I agree with that, but that would not stop mathematics from going on. I've calculated 1st, 2nd and 3rd derivatives of far out functions that has no visibly connection to this realm, wanking the invented functions and the logic as for the sake of it, far below infinity stuff. It makes up for part of attraction in match to free ones selves of connotations, I suppose.
 
Jees said:
pitubo said:
...IMHO without the "connotation" of intended meanings, the discourse would also stop making sense...
I agree with that, but that would not stop mathematics from going on. I've calculated 1st, 2nd and 3rd derivatives of far out functions that has no visibly connection to this realm, wanking the invented functions and the logic as for the sake of it, far below infinity stuff. It makes up for part of attraction in match to free ones selves of connotations, I suppose.
That sort of thing (the meaningless symbolic manipulations) personally turns me off of mathematics. I'm more the kind of guy who likes to wonder which, of all the proofs of pythagoras theorem, is the most beautiful, the most elegant. To me, mathematics is the poetry of meaning.

Unfortunately, many career mathematicians actually seem to be attracted to the absence of concrete meaning. I wonder what mathematics would be like if so many mathematicians weren't like that.
 
Jees said:
Something keeps spooking in my head: despite numbering was born out of the desire to manage size, how much of numbering is solely about "size"?

Is the axioma of numbering = size?

For example if numbering indicates discrepancies in quantum states, the concept of size as we know it start to slip trough the fingers. Then the numbers start to be more connected to energy states than the literal size it occupies.

If I could squeeze out the thumb sucking reflex 'how big/much' and have them numbers cleared from connotations, they might be free to live in the abstract on their own terms. Then they don't necessarily have to make sense anymore in the real world. Then 'sensibility' can no longer be feeding a prove/disprove discourse.

Feeling puzzled about this :?:
Numbers are not just about 'size,' although they always have at least some value associated with them. We've just been talking pretty much exclusively about cardinality, which does use numbers to represent quantities. If you want to see numbers representing something other than size, go wander over to differential calculus where numbers can represent rates, or linear algebra where numbers can represent vectors in various dimensions.

There is no axiom that numbers equal size, I don't know where you're getting that. None of the axioms of ZFC, for example, make any reference to size. We use numbers to represent sizes, in the same way we use them to represent a lot of other things.

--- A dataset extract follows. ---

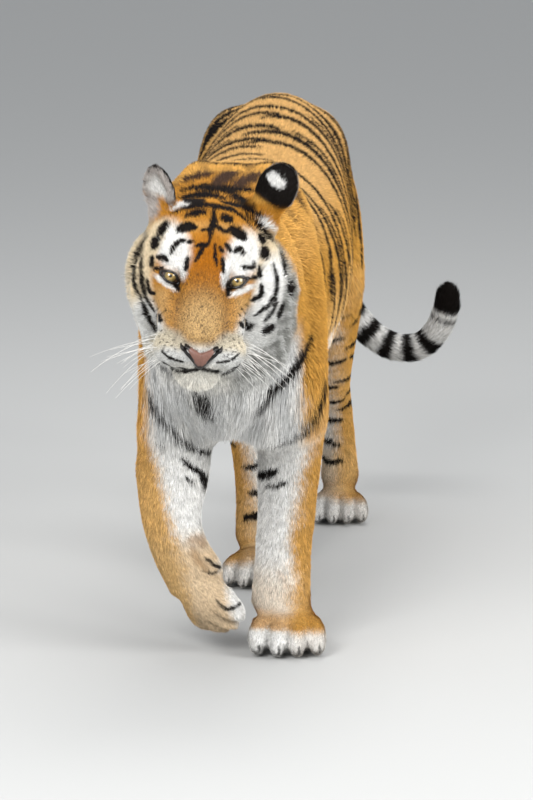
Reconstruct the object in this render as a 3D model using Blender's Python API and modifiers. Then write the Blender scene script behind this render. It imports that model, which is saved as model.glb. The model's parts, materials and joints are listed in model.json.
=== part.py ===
"""A walking tiger, life size, as a still museum model, built with Blender's modelling tools.

The body is lofted from named sections, merged and smoothed into one form, and then parted into
its named pieces with thin cuts. Metres, +Z up. The tiger faces -Y and its left side is +X.
The origin is on the floor, under the middle of the model's box.
"""

import math

import bmesh
import bpy
from mathutils import Matrix, Vector

# ---- Driving dimensions, metres and degrees -------------------------------------------------
VOXEL = 0.007  # grid of the merge that turns the lofts into one form
BODY_TRIANGLES = 3000  # kept in the merged form, before it is parted
FINE_PASSES, BROAD_PASSES, CHEST_PASSES = 4, 70, 90  # smoothing: all of it, the trunk, the chest
GAP = 0.0004  # clearance at each cut between two pieces
# How far a sleeve that cuts a limb off stands clear of the limb's own sections.
ROOM_ROUND_TAIL, ROOM_ROUND_ARM, ROOM_ROUND_THIGH = 0.008, 0.010, 0.014
RING_POINTS = 22  # corners in one loft section
STEPS = 4  # loft rings between two sections

EYE_MIDPOINT = Vector((-0.017, -0.50, 0.8120))  # halfway between the eyes
HEAD_PITCH, HEAD_YAW, HEAD_ROLL = 12.0, 7.0, 5.2  # nose down, towards its left, left ear down
EYE_CENTRE = (0.0618, 0.010, 0.0)  # side, forward, up in the head's frame
EYE_RADIUS = 0.0185
FORWARD = Vector((0, -1, 0))
UP = Vector((0, 0, 1))

# ---- Sections -------------------------------------------------------------------------------
# Each row is x, y, z of the section's middle, then its half width, and its reach towards and
# away from the loft's reference side (up for the trunk and head, forward for the legs).
TRUNK = [
    (-0.008, -0.235, 0.655, 0.094, 0.125, 0.120),
    (-0.010, -0.150, 0.655, 0.138, 0.215, 0.222),
    (-0.011, 0.000, 0.668, 0.158, 0.280, 0.262),
    (-0.011, 0.180, 0.658, 0.178, 0.268, 0.252),
    (-0.010, 0.380, 0.648, 0.196, 0.256, 0.240),
    (-0.006, 0.560, 0.656, 0.197, 0.264, 0.222),
    (0.000, 0.740, 0.692, 0.174, 0.266, 0.192),
    (0.003, 0.900, 0.718, 0.156, 0.256, 0.165),
    (0.003, 1.040, 0.740, 0.130, 0.208, 0.128),
    (0.002, 1.125, 0.766, 0.084, 0.122, 0.080),
]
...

They're very useful abstractions in this regard.

I'm not sure what you mean by 'clearing numbers from their connotations.' You could easily create a formal system that makes all numbers have the same value, but you couldn't do much with it.

Blessings
~ND
 
Thank you for the numbers intel.

What I'm left with:
- is Aleph a cardinality that is all and only about size?
- can Aleph be abstracted away from size?

If numbers can express lotta thing besides size, then Aleph too?
Does aleph behave just like a number? It is shown in the vid they can be calculated with, but seem to follow another nature in the outcome than numbers do. Makes me wonder if they are anything or nothing like numbers at all. And how they relate to size.
 
Jees said:
Thank you for the numbers intel.

What I'm left with:
- is Aleph a cardinality that is all and only about size?
- can Aleph be abstracted away from size?

If numbers can express lotta thing besides size, then Aleph too?
Does aleph behave just like a number? It is shown in the vid they can be calculated with, but seem to follow another nature in the outcome than numbers do. Makes me wonder if they are anything or nothing like numbers at all. And how they relate to size.
That's kind of a tricky set of questions. The Aleph numbers are not integers, they're transfinite cardinal numbers, so you can't really do arithmatic with them in the normal sense. You can have sets of them (eg Aleph-w is the upper bound on the set of all Aleph-n, where n = 1, 2, 3, 4...oo) and include them in logical operations, but asking for example, what is Aleph naught - 1 doesn't really make sense. I know it's kind of odd to think about other 'kinds' of numbers, but that's what the Aleph and Beth numbers are.

You can't really remove the Aleph numbers from the idea of size. The definition of Aleph naught is "the number of integers."